The Jigsaw Puzzle of Medical System ReformThe jigsaw puzzle originated in Great Britain in the 18th century. The puzzles were then used as educational aids to teach geography. Maps were drawn on wooden boards and cut into irregular pieces that formed a picture when placed together. In order to cut the curved shapes, a jigsaw, a special saw with a narrow, vertically mounted blade, was needed. Leaders of the second generation of the British Empire were taught to manage and govern their colonies by fitting together a jigsaw puzzle of the world.
When one piece is not placed in the right spot, the big picture, consisting of innumerable pieces, is not completed satisfactorily. Completeness is the exquisite beauty and the difficulty of the jigsaw puzzle. When all the pieces find their proper places and fit optimally together, the picture is complete.
The endless dispute between doctors, pharmacists and the government calls to mind an incomplete jigsaw puzzle endeavor. Everyone is struggling with the pieces to put together a new big picture for the medical system based on the separation and distinction between medical and pharmaceutical practices. The puzzle cannot be easily solved, however. Everyone is making their best efforts to complete the puzzle, but in vain. It seems like a puzzle designed to never be completed.
The idea to make a new picture by changing a few pieces of the puzzle is baffling from the start. If the modified pieces are forced to fit together, the picture is not really complete and the image is distorted.
In order to complete a puzzle with a new picture you must go back to the drawing board and sketch the design from the beginning. That is why reform is invariably difficult and perplexing.

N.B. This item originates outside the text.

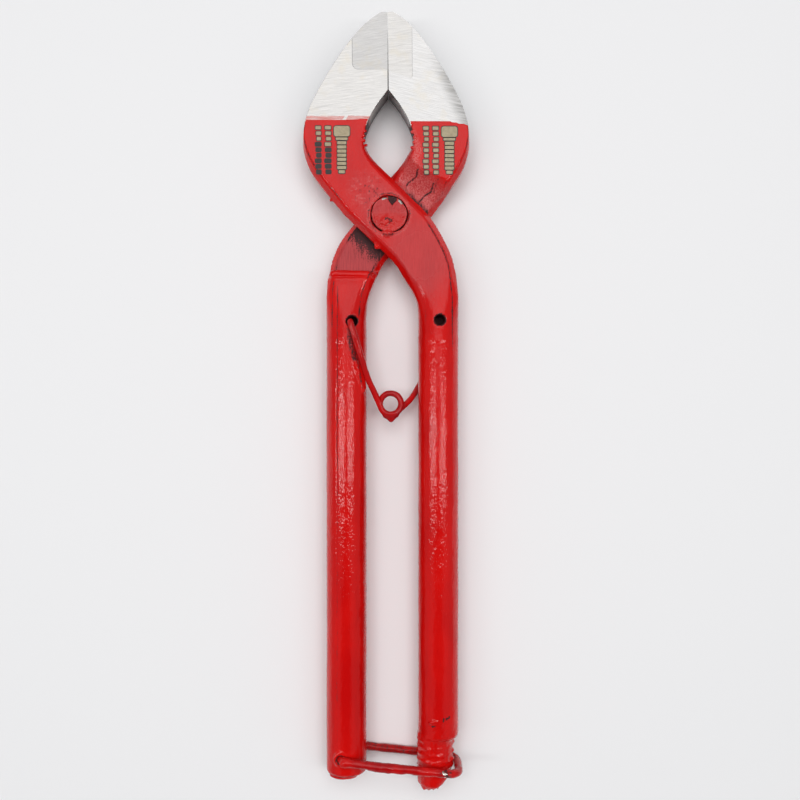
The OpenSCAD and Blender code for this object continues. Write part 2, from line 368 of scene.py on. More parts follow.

France is considered to have one of the best medical and national healthcare systems in the world. The separation between medical and pharmaceutical practices is consistent and thorough. The expense, however, is considerable. The basic foundation of the French medical system is a social agreement that the employers, i.e. the owners of the companies, would foot the healthcare bill.
For an employee whose monthly salary is one million won ($900), the employer must pay 128,000 won ($112) in medical insurance fees in addition to the salary. The employee pays only 7,500 won in medical insurance fees.
France’s costly medical system has been successfully maintained in this way. Doctors are guaranteed high incomes, which is agreed upon as a social standard. Doctors earn about 6.4 million won ($5,800) per month on average. Patients are refunded 70 percent of their examination fees, 65 to 100 percent of medicine costs, and 80 percent of hospitalization bills.
If we truly shared the will to realize a separation of medical and pharmaceutical practices, we shoud have started from the groundwork of a functional medical insurance system. It is unavoidable that the public will pay the substantially increased costs of medical insurance. The government tries to force the puzzle finished after pushing through a separation of medical and pharmaceutical sectors, without a national consensus to determine who will pick up the tab.
The hospitalized and the sick are only suffering more because of the ill-effects of this slovenly reform.